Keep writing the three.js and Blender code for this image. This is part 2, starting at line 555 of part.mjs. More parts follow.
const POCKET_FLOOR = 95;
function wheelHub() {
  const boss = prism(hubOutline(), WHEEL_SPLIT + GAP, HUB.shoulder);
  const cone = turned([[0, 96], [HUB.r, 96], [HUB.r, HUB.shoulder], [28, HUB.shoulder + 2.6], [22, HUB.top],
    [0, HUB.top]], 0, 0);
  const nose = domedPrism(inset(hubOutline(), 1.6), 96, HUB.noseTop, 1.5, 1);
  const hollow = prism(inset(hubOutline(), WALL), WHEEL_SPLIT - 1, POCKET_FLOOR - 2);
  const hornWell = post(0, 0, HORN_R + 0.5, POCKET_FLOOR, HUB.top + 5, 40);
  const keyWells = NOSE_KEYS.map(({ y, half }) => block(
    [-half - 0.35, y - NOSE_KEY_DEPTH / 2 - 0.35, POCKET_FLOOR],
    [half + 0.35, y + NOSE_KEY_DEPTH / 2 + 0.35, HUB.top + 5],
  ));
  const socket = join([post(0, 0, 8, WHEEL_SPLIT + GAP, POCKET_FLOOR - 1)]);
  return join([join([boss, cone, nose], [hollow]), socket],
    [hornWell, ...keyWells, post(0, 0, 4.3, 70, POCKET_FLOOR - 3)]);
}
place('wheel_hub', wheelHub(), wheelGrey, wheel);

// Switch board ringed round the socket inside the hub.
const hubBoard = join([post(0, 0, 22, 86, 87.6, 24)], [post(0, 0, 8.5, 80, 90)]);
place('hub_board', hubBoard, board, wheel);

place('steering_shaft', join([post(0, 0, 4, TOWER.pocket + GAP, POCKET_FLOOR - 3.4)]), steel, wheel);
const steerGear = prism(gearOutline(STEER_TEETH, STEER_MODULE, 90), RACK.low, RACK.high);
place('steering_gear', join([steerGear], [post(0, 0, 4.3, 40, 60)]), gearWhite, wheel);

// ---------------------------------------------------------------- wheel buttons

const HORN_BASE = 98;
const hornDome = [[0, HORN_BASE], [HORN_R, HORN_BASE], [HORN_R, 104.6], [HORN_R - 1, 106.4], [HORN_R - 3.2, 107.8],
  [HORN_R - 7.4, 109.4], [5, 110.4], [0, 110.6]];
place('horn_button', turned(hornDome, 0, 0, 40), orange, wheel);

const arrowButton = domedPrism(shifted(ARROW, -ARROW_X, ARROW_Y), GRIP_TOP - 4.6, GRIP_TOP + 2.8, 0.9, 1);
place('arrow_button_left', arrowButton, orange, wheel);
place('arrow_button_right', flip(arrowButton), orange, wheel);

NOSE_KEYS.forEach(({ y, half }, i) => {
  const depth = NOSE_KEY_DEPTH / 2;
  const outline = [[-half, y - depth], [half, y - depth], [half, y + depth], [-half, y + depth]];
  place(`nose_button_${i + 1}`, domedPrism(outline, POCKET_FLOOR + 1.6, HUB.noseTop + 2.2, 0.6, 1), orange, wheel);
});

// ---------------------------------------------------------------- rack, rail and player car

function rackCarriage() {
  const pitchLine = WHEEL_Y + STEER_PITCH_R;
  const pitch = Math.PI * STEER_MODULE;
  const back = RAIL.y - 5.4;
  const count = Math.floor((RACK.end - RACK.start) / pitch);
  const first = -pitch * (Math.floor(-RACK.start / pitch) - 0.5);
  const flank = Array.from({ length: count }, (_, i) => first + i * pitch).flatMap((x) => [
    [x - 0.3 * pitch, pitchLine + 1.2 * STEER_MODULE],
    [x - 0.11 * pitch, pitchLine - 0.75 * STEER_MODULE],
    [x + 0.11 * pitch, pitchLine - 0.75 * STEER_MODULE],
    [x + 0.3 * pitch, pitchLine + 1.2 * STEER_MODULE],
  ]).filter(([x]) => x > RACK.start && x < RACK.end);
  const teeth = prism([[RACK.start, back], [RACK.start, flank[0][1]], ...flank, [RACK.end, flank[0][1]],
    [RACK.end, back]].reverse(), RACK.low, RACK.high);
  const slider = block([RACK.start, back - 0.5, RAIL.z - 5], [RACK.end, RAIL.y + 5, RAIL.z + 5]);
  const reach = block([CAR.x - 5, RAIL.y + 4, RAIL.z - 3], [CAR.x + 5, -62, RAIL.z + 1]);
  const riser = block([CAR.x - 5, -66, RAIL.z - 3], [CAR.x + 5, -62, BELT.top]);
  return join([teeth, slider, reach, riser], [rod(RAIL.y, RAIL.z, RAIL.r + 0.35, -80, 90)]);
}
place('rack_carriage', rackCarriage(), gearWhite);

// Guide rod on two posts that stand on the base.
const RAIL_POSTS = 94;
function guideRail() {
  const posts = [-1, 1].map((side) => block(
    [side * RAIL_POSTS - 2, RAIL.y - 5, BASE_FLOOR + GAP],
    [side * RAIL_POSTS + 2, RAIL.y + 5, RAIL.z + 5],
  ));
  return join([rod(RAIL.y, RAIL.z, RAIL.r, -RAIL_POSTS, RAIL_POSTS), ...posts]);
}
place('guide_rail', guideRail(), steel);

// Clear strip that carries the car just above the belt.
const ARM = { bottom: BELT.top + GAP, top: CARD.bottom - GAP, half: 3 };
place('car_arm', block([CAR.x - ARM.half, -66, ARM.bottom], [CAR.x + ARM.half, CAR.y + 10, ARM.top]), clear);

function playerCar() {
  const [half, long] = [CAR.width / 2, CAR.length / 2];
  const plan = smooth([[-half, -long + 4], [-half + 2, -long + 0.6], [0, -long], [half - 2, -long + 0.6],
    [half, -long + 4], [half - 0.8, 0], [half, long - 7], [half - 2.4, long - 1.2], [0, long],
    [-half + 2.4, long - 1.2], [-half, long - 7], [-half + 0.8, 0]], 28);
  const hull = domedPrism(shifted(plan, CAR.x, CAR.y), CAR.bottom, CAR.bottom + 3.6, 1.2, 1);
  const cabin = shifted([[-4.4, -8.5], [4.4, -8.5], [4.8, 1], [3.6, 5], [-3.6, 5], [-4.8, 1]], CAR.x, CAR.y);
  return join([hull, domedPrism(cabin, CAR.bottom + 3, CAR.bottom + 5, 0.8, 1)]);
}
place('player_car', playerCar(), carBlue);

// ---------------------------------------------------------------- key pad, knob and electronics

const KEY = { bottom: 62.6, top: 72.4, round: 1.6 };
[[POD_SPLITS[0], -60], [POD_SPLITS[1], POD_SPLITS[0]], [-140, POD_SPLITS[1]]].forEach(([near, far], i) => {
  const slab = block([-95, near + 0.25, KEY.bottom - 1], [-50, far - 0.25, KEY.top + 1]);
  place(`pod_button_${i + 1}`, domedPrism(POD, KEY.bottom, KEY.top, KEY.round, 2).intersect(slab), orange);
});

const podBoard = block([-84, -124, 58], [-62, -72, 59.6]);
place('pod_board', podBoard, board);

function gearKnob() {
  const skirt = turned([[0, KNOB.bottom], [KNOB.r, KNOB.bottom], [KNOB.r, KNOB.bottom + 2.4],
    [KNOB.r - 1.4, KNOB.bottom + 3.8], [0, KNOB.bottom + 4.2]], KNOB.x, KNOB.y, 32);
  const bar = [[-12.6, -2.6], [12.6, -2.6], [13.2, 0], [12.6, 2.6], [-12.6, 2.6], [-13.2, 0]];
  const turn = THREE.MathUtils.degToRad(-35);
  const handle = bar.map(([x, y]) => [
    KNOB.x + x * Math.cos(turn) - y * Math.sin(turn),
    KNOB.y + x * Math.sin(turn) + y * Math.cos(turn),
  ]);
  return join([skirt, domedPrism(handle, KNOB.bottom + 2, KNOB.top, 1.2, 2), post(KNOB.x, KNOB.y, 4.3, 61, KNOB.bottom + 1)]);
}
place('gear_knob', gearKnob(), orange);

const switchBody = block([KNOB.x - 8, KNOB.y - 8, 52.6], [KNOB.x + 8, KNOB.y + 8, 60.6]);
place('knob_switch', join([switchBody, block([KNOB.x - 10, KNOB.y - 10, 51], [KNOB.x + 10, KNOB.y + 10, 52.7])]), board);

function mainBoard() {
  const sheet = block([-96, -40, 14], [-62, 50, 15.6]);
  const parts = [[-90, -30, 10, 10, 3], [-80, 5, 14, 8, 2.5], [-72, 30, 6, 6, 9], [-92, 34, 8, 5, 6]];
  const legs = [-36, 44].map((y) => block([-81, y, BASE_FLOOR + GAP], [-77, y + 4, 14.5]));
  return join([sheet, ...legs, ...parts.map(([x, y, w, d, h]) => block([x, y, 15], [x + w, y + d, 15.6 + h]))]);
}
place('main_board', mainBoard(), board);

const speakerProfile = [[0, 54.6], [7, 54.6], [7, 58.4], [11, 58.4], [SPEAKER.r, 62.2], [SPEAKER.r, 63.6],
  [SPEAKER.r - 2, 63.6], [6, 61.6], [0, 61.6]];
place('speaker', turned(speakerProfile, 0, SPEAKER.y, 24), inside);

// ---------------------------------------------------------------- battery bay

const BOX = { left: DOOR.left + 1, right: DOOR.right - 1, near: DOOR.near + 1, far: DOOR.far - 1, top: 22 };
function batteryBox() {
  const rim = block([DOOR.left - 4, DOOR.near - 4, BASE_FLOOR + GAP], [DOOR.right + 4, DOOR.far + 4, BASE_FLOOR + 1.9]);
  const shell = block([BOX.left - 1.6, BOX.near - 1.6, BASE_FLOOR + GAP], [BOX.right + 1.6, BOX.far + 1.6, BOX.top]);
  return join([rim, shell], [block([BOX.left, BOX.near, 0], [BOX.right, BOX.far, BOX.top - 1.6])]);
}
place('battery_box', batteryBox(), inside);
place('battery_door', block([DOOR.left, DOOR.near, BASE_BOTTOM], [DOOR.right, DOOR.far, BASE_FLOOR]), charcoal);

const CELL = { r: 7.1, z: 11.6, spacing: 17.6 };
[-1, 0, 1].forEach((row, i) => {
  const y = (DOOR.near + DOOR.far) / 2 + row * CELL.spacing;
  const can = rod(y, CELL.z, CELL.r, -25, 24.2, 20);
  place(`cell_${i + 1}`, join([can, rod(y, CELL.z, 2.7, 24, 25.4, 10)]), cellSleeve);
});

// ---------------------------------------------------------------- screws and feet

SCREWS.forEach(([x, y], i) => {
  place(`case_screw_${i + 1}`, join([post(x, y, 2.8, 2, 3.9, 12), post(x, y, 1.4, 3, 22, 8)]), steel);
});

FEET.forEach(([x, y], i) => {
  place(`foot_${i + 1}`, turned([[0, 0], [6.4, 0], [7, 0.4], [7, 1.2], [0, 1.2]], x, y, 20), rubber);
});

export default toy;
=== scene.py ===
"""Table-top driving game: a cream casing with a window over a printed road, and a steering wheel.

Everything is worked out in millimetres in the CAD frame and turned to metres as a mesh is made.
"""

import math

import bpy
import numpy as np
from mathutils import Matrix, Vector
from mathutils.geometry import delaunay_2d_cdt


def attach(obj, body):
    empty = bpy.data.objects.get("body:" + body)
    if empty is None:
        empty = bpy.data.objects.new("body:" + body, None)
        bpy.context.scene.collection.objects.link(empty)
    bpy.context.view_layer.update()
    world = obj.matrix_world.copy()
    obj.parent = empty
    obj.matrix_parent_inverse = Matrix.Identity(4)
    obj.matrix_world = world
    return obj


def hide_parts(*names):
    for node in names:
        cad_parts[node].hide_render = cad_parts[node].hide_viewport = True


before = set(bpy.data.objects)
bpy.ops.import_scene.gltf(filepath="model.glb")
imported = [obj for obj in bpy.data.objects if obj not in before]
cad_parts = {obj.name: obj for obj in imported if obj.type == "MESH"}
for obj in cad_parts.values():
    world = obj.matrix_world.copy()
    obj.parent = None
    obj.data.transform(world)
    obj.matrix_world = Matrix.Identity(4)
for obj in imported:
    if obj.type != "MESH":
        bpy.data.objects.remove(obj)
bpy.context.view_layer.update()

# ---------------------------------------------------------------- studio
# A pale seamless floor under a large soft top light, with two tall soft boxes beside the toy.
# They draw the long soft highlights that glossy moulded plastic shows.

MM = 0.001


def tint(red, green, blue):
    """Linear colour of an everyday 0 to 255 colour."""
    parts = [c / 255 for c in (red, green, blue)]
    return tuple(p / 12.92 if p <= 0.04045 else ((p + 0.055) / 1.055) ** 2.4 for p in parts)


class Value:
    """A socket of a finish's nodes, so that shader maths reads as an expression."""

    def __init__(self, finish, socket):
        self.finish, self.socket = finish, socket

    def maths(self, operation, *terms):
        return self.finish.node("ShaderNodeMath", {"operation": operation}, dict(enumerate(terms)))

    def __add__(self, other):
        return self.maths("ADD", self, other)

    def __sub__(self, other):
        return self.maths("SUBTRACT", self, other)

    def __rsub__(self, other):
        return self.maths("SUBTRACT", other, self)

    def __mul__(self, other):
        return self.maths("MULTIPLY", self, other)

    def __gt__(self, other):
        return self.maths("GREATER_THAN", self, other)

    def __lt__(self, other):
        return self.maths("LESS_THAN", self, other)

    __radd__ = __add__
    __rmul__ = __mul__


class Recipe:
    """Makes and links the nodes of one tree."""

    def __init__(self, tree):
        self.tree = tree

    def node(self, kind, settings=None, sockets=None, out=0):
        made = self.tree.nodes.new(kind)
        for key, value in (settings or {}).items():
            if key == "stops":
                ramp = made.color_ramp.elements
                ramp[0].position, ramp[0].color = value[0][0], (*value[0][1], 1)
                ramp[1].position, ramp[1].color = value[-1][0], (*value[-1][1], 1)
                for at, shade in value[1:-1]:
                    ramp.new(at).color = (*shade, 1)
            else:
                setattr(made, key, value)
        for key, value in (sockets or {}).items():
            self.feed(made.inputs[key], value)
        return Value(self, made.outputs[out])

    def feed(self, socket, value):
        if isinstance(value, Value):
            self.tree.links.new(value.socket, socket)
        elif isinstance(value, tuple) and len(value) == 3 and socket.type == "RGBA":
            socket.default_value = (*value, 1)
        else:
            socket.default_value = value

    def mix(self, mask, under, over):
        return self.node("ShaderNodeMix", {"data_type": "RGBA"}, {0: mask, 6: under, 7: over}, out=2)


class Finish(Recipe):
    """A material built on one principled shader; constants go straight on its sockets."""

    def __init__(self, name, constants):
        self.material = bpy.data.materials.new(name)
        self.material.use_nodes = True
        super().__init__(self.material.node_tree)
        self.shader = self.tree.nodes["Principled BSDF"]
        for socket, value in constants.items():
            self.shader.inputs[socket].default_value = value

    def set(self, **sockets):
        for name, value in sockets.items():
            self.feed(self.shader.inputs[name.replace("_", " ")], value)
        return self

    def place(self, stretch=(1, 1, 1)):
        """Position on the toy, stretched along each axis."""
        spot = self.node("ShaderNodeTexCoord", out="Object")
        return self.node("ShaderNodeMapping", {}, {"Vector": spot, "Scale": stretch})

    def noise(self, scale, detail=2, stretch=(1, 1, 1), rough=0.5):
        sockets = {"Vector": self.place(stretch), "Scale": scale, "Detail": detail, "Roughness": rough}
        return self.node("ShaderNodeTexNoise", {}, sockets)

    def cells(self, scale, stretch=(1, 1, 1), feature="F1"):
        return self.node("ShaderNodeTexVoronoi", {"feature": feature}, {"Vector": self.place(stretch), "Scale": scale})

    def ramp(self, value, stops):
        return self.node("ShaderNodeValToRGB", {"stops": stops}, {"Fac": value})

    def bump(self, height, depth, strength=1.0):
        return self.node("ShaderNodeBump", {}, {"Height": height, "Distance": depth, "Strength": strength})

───

Directions |
Solely the line containing "obj.matrix_world = world", the line containing "return tuple(p /", and the lines between them are to be given again, exactly as written.

Task answer |
    obj.matrix_world = world
    return obj


def hide_parts(*names):
    for node in names:
        cad_parts[node].hide_render = cad_parts[node].hide_viewport = True


before = set(bpy.data.objects)
bpy.ops.import_scene.gltf(filepath="model.glb")
imported = [obj for obj in bpy.data.objects if obj not in before]
cad_parts = {obj.name: obj for obj in imported if obj.type == "MESH"}
for obj in cad_parts.values():
    world = obj.matrix_world.copy()
    obj.parent = None
    obj.data.transform(world)
    obj.matrix_world = Matrix.Identity(4)
for obj in imported:
    if obj.type != "MESH":
        bpy.data.objects.remove(obj)
bpy.context.view_layer.update()

# ---------------------------------------------------------------- studio
# A pale seamless floor under a large soft top light, with two tall soft boxes beside the toy.
# They draw the long soft highlights that glossy moulded plastic shows.

MM = 0.001


def tint(red, green, blue):
    """Linear colour of an everyday 0 to 255 colour."""
    parts = [c / 255 for c in (red, green, blue)]
    return tuple(p / 12.92 if p <= 0.04045 else ((p + 0.055) / 1.055) ** 2.4 for p in parts)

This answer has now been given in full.